» **Exercise goal**
Repeat all of the data precisely.

» **Dataset extract**
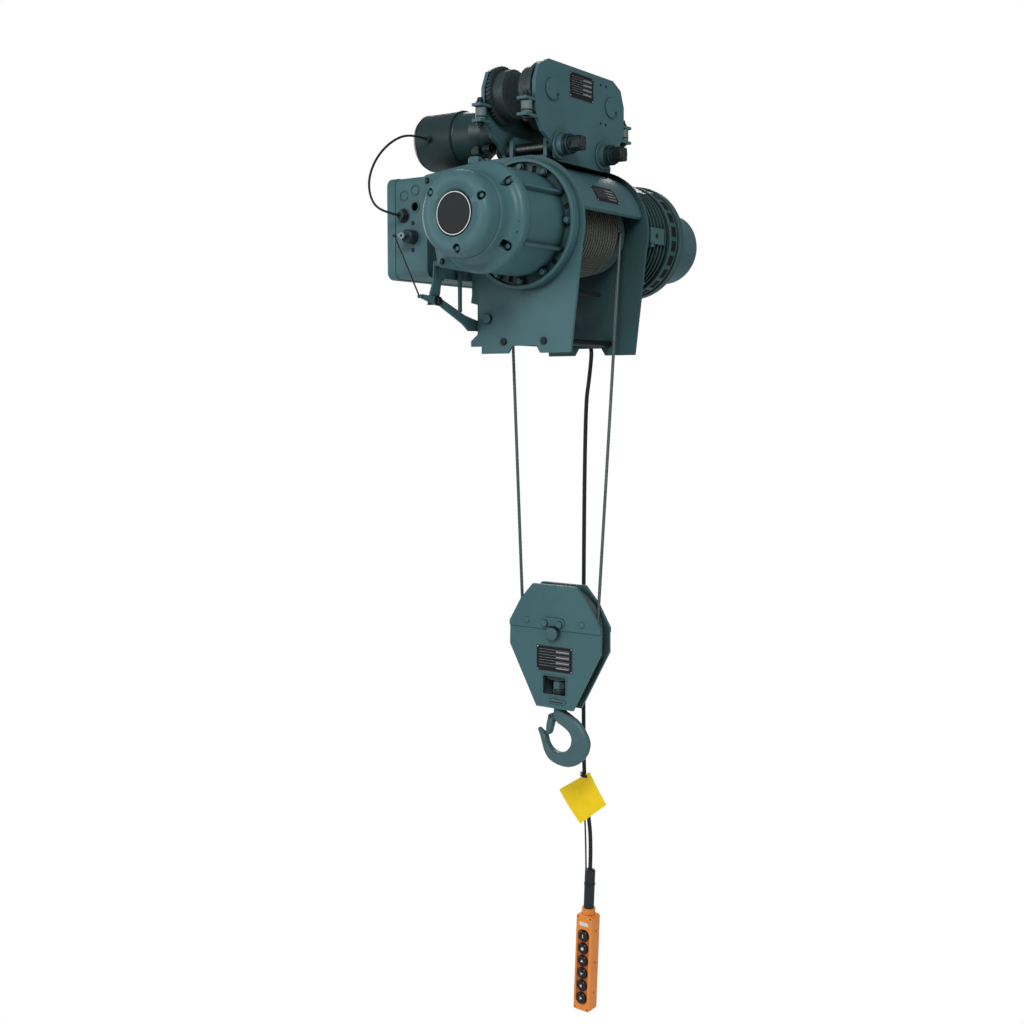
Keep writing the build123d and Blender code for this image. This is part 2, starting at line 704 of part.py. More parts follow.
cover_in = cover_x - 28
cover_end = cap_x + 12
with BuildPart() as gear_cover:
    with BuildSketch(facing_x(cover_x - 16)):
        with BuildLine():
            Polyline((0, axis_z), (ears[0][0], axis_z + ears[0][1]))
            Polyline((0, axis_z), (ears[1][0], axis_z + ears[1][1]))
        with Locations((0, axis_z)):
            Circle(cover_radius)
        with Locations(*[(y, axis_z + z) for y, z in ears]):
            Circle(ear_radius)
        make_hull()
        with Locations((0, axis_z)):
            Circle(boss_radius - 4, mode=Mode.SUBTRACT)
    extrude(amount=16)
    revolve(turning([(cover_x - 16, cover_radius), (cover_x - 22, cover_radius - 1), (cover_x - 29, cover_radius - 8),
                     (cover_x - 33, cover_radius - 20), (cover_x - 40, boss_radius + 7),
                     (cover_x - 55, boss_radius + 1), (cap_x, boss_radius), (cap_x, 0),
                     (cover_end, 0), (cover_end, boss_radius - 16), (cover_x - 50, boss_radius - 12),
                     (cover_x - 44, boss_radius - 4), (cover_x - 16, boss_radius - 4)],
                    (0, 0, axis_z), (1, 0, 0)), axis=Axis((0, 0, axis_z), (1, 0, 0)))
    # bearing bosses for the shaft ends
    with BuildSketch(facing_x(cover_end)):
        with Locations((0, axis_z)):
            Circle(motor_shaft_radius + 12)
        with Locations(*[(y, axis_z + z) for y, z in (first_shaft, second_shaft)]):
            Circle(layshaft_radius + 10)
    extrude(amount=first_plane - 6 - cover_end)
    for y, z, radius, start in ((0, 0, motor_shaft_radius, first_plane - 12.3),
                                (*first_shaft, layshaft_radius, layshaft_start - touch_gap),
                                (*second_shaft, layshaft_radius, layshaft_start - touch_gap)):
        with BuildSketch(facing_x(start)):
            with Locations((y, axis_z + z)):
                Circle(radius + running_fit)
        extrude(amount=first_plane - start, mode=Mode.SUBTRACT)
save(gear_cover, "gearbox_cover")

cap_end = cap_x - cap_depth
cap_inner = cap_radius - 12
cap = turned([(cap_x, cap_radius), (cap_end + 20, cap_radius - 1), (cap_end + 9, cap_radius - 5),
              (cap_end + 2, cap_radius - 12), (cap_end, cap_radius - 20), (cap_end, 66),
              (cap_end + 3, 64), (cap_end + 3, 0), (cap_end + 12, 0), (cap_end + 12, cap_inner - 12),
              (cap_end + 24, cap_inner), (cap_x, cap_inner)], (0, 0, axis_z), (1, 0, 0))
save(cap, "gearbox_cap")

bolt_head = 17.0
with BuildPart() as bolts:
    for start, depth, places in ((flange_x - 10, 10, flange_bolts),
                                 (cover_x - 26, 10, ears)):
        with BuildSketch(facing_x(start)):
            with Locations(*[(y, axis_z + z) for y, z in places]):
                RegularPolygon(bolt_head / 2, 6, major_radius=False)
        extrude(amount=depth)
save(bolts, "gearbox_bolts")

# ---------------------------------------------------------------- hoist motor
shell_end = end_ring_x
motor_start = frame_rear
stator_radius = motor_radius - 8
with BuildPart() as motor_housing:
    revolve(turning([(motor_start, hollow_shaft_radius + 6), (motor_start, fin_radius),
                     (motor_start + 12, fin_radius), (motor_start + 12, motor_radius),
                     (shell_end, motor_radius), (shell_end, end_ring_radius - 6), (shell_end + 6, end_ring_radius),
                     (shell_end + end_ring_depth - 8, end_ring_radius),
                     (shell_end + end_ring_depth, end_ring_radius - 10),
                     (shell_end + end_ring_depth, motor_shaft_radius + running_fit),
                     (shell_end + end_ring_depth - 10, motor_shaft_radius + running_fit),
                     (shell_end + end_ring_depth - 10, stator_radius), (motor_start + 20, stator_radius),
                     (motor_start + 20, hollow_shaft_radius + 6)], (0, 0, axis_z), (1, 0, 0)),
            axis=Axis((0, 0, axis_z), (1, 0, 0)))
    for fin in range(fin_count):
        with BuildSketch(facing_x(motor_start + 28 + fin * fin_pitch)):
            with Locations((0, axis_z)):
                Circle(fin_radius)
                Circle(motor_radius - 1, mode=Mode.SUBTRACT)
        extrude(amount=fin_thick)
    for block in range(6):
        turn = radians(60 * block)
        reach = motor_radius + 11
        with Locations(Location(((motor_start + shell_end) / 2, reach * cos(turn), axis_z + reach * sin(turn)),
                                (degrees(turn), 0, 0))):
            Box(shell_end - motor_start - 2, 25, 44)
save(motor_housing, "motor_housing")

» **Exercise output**
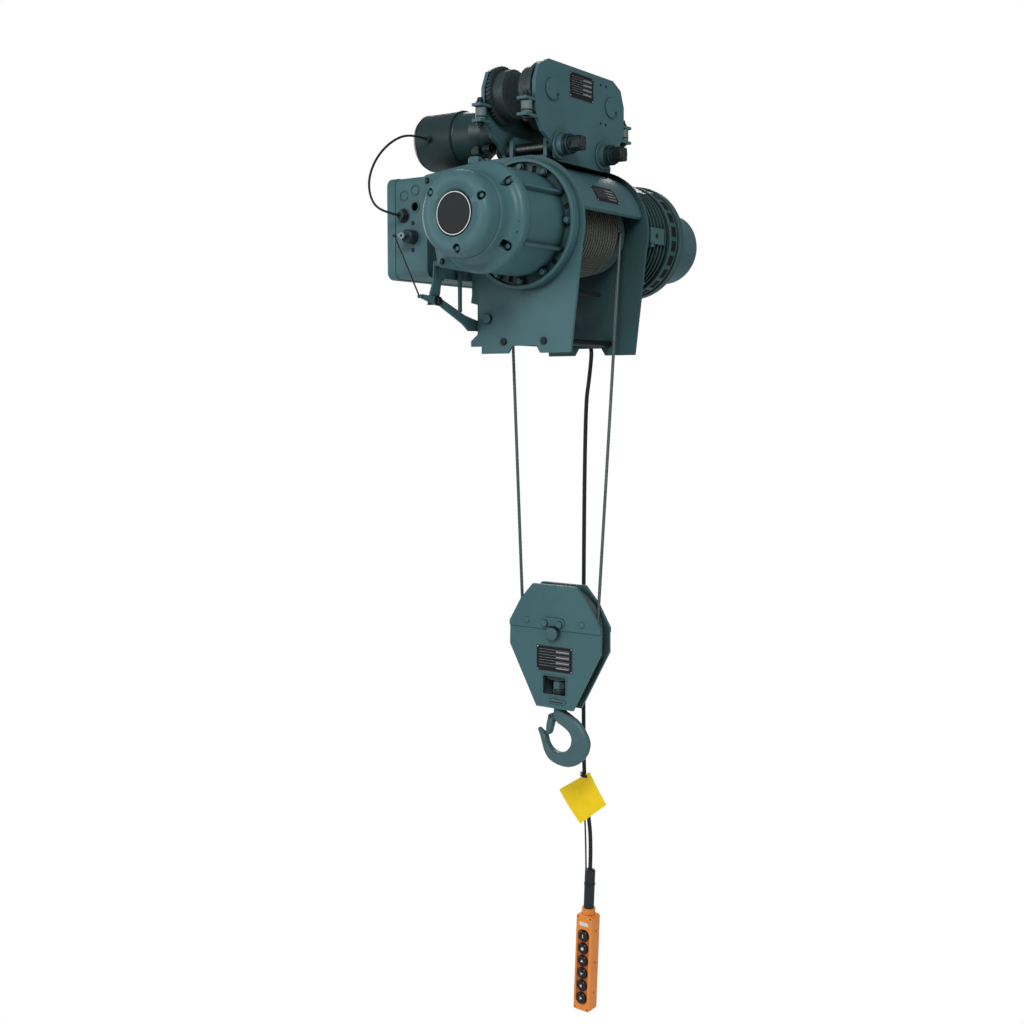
Keep writing the build123d and Blender code for this image. This is part 2, starting at line 704 of part.py. More parts follow.
cover_in = cover_x - 28
cover_end = cap_x + 12
with BuildPart() as gear_cover:
    with BuildSketch(facing_x(cover_x - 16)):
        with BuildLine():
            Polyline((0, axis_z), (ears[0][0], axis_z + ears[0][1]))
            Polyline((0, axis_z), (ears[1][0], axis_z + ears[1][1]))
        with Locations((0, axis_z)):
            Circle(cover_radius)
        with Locations(*[(y, axis_z + z) for y, z in ears]):
            Circle(ear_radius)
        make_hull()
        with Locations((0, axis_z)):
            Circle(boss_radius - 4, mode=Mode.SUBTRACT)
    extrude(amount=16)
    revolve(turning([(cover_x - 16, cover_radius), (cover_x - 22, cover_radius - 1), (cover_x - 29, cover_radius - 8),
                     (cover_x - 33, cover_radius - 20), (cover_x - 40, boss_radius + 7),
                     (cover_x - 55, boss_radius + 1), (cap_x, boss_radius), (cap_x, 0),
                     (cover_end, 0), (cover_end, boss_radius - 16), (cover_x - 50, boss_radius - 12),
                     (cover_x - 44, boss_radius - 4), (cover_x - 16, boss_radius - 4)],
                    (0, 0, axis_z), (1, 0, 0)), axis=Axis((0, 0, axis_z), (1, 0, 0)))
    # bearing bosses for the shaft ends
    with BuildSketch(facing_x(cover_end)):
        with Locations((0, axis_z)):
            Circle(motor_shaft_radius + 12)
        with Locations(*[(y, axis_z + z) for y, z in (first_shaft, second_shaft)]):
            Circle(layshaft_radius + 10)
    extrude(amount=first_plane - 6 - cover_end)
    for y, z, radius, start in ((0, 0, motor_shaft_radius, first_plane - 12.3),
                                (*first_shaft, layshaft_radius, layshaft_start - touch_gap),
                                (*second_shaft, layshaft_radius, layshaft_start - touch_gap)):
        with BuildSketch(facing_x(start)):
            with Locations((y, axis_z + z)):
                Circle(radius + running_fit)
        extrude(amount=first_plane - start, mode=Mode.SUBTRACT)
save(gear_cover, "gearbox_cover")

cap_end = cap_x - cap_depth
cap_inner = cap_radius - 12
cap = turned([(cap_x, cap_radius), (cap_end + 20, cap_radius - 1), (cap_end + 9, cap_radius - 5),
              (cap_end + 2, cap_radius - 12), (cap_end, cap_radius - 20), (cap_end, 66),
              (cap_end + 3, 64), (cap_end + 3, 0), (cap_end + 12, 0), (cap_end + 12, cap_inner - 12),
              (cap_end + 24, cap_inner), (cap_x, cap_inner)], (0, 0, axis_z), (1, 0, 0))
save(cap, "gearbox_cap")

bolt_head = 17.0
with BuildPart() as bolts:
    for start, depth, places in ((flange_x - 10, 10, flange_bolts),
                                 (cover_x - 26, 10, ears)):
        with BuildSketch(facing_x(start)):
            with Locations(*[(y, axis_z + z) for y, z in places]):
                RegularPolygon(bolt_head / 2, 6, major_radius=False)
        extrude(amount=depth)
save(bolts, "gearbox_bolts")

# ---------------------------------------------------------------- hoist motor
shell_end = end_ring_x
motor_start = frame_rear
stator_radius = motor_radius - 8
with BuildPart() as motor_housing:
    revolve(turning([(motor_start, hollow_shaft_radius + 6), (motor_start, fin_radius),
                     (motor_start + 12, fin_radius), (motor_start + 12, motor_radius),
                     (shell_end, motor_radius), (shell_end, end_ring_radius - 6), (shell_end + 6, end_ring_radius),
                     (shell_end + end_ring_depth - 8, end_ring_radius),
                     (shell_end + end_ring_depth, end_ring_radius - 10),
                     (shell_end + end_ring_depth, motor_shaft_radius + running_fit),
                     (shell_end + end_ring_depth - 10, motor_shaft_radius + running_fit),
                     (shell_end + end_ring_depth - 10, stator_radius), (motor_start + 20, stator_radius),
                     (motor_start + 20, hollow_shaft_radius + 6)], (0, 0, axis_z), (1, 0, 0)),
            axis=Axis((0, 0, axis_z), (1, 0, 0)))
    for fin in range(fin_count):
        with BuildSketch(facing_x(motor_start + 28 + fin * fin_pitch)):
            with Locations((0, axis_z)):
                Circle(fin_radius)
                Circle(motor_radius - 1, mode=Mode.SUBTRACT)
        extrude(amount=fin_thick)
    for block in range(6):
        turn = radians(60 * block)
        reach = motor_radius + 11
        with Locations(Location(((motor_start + shell_end) / 2, reach * cos(turn), axis_z + reach * sin(turn)),
                                (degrees(turn), 0, 0))):
            Box(shell_end - motor_start - 2, 25, 44)
save(motor_housing, "motor_housing")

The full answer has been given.